■ **TASK**: Everything from the line containing "bm = bmesh.new()" through the line containing "cad_parts[node].hide_render = cad_parts[node].hide_viewport" must be quoted exactly; everything else is left out.

■ **SUPPLIED MATERIAL**:
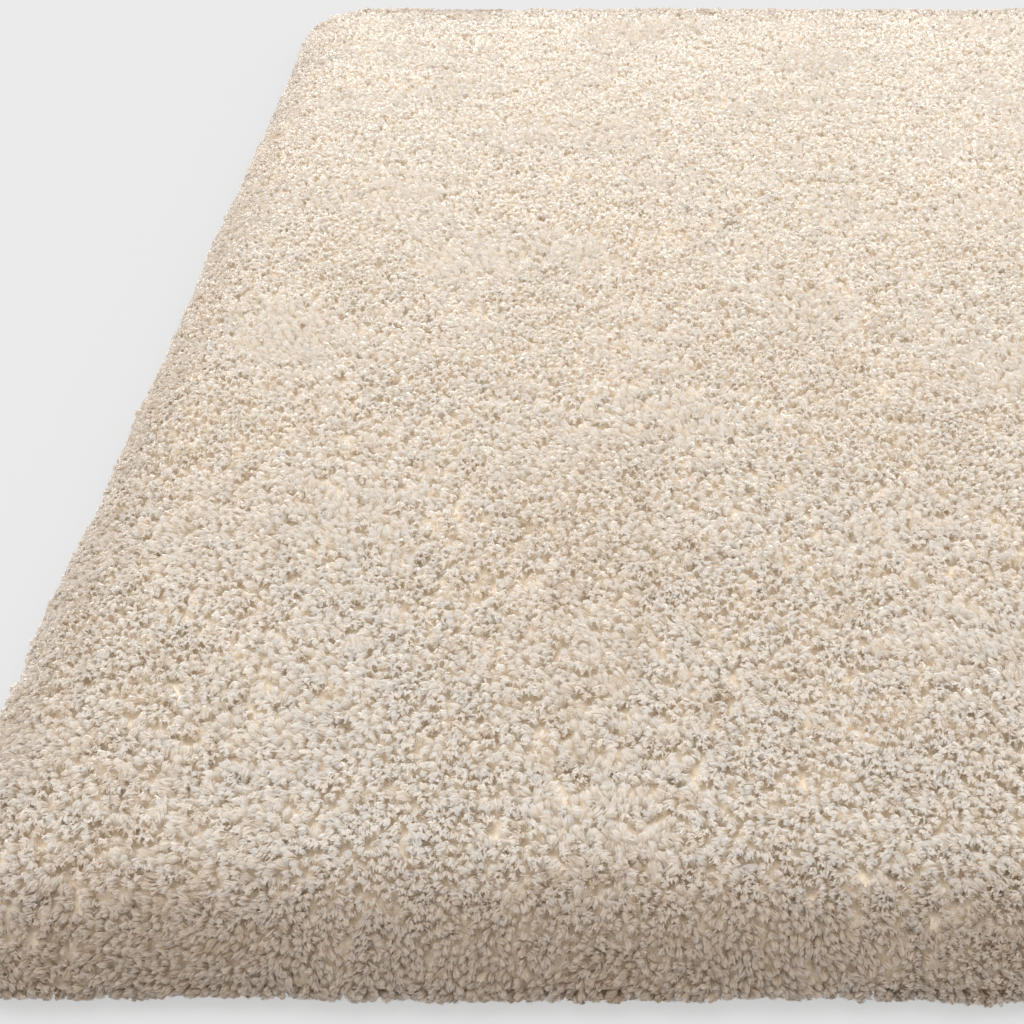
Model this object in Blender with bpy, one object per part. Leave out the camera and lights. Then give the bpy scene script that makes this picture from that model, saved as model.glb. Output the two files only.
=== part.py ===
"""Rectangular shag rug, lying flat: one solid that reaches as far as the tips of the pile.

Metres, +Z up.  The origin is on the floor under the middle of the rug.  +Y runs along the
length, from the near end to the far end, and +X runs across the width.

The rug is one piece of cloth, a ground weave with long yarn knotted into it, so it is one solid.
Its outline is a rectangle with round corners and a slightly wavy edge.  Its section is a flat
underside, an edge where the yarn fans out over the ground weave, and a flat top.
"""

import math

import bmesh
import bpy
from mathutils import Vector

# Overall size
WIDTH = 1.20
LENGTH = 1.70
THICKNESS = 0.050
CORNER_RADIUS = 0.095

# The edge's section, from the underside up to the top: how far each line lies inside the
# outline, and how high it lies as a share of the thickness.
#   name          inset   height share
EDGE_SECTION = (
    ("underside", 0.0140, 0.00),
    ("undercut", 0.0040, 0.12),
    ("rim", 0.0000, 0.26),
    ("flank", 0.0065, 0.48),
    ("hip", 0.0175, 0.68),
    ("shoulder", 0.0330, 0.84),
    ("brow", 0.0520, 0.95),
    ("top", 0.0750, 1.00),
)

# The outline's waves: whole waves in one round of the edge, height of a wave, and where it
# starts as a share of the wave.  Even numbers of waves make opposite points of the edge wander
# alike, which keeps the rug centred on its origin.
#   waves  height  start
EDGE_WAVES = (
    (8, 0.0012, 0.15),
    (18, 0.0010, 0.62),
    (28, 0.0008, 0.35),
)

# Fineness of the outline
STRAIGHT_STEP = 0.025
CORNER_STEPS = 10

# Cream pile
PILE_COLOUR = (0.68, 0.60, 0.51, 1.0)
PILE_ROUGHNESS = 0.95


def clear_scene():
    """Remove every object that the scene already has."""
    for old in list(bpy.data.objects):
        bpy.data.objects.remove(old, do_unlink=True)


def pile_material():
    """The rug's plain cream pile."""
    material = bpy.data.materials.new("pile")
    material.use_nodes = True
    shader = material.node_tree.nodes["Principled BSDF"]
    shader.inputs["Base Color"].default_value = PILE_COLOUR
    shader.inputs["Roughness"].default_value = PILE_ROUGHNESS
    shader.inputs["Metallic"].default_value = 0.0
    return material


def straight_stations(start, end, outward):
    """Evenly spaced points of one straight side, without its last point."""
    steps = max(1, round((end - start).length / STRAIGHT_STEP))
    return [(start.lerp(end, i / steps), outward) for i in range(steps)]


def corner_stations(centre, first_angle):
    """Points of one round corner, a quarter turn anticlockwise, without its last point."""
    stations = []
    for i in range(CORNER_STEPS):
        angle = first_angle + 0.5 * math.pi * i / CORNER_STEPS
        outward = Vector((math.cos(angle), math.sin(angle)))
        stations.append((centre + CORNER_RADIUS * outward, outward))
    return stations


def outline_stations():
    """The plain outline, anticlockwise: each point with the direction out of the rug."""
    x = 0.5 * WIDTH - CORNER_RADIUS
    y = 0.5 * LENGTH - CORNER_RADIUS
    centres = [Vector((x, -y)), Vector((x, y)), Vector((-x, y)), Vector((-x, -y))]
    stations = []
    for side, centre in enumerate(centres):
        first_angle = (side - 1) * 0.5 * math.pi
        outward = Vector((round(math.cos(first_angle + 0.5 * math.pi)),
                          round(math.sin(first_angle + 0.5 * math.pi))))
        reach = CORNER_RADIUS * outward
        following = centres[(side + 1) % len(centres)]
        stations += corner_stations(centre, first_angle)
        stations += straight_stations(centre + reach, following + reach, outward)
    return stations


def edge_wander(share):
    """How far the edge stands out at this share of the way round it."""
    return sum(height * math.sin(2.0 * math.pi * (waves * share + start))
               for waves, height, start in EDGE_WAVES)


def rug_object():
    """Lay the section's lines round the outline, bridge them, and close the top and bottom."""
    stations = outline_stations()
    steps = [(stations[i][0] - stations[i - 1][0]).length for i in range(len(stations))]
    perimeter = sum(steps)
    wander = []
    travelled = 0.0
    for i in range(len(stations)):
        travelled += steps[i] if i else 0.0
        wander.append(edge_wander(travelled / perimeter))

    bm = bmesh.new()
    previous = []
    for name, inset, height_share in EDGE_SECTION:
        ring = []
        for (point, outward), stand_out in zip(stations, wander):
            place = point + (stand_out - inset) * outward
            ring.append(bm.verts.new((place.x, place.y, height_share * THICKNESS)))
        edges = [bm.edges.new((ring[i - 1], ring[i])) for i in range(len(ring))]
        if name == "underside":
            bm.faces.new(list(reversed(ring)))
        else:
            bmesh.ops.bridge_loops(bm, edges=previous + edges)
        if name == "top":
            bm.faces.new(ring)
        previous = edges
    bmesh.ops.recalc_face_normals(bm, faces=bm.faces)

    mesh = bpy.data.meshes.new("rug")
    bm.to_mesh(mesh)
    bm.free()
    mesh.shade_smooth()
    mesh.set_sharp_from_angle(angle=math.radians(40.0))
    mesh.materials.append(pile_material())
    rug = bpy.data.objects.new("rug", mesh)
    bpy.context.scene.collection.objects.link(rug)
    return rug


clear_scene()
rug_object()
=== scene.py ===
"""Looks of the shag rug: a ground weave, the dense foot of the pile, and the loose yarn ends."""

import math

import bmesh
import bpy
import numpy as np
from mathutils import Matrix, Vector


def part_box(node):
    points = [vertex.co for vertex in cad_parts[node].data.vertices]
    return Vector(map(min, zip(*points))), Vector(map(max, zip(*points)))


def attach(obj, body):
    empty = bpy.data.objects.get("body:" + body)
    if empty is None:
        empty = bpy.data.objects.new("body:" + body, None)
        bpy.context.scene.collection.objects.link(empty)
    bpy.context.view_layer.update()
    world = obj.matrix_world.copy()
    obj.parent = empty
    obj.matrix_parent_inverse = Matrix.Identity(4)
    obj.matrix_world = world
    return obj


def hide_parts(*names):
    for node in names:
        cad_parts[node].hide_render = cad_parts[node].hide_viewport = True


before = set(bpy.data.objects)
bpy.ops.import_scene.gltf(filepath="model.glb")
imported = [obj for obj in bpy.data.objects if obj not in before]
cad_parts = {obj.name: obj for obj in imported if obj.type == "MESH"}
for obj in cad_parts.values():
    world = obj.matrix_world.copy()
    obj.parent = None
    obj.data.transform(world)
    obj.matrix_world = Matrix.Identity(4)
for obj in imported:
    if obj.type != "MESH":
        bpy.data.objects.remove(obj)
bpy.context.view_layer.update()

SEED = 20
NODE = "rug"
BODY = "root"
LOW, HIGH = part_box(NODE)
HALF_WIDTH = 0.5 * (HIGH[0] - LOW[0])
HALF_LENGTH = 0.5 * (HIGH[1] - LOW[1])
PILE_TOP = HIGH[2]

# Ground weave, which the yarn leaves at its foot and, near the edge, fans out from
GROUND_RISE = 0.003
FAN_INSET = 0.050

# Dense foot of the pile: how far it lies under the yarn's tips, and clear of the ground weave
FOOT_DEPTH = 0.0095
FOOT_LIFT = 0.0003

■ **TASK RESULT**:
    bm = bmesh.new()
    previous = []
    for name, inset, height_share in EDGE_SECTION:
        ring = []
        for (point, outward), stand_out in zip(stations, wander):
            place = point + (stand_out - inset) * outward
            ring.append(bm.verts.new((place.x, place.y, height_share * THICKNESS)))
        edges = [bm.edges.new((ring[i - 1], ring[i])) for i in range(len(ring))]
        if name == "underside":
            bm.faces.new(list(reversed(ring)))
        else:
            bmesh.ops.bridge_loops(bm, edges=previous + edges)
        if name == "top":
            bm.faces.new(ring)
        previous = edges
    bmesh.ops.recalc_face_normals(bm, faces=bm.faces)

    mesh = bpy.data.meshes.new("rug")
    bm.to_mesh(mesh)
    bm.free()
    mesh.shade_smooth()
    mesh.set_sharp_from_angle(angle=math.radians(40.0))
    mesh.materials.append(pile_material())
    rug = bpy.data.objects.new("rug", mesh)
    bpy.context.scene.collection.objects.link(rug)
    return rug


clear_scene()
rug_object()
=== scene.py ===
"""Looks of the shag rug: a ground weave, the dense foot of the pile, and the loose yarn ends."""

import math

import bmesh
import bpy
import numpy as np
from mathutils import Matrix, Vector


def part_box(node):
    points = [vertex.co for vertex in cad_parts[node].data.vertices]
    return Vector(map(min, zip(*points))), Vector(map(max, zip(*points)))


def attach(obj, body):
    empty = bpy.data.objects.get("body:" + body)
    if empty is None:
        empty = bpy.data.objects.new("body:" + body, None)
        bpy.context.scene.collection.objects.link(empty)
    bpy.context.view_layer.update()
    world = obj.matrix_world.copy()
    obj.parent = empty
    obj.matrix_parent_inverse = Matrix.Identity(4)
    obj.matrix_world = world
    return obj


def hide_parts(*names):
    for node in names:
        cad_parts[node].hide_render = cad_parts[node].hide_viewport = True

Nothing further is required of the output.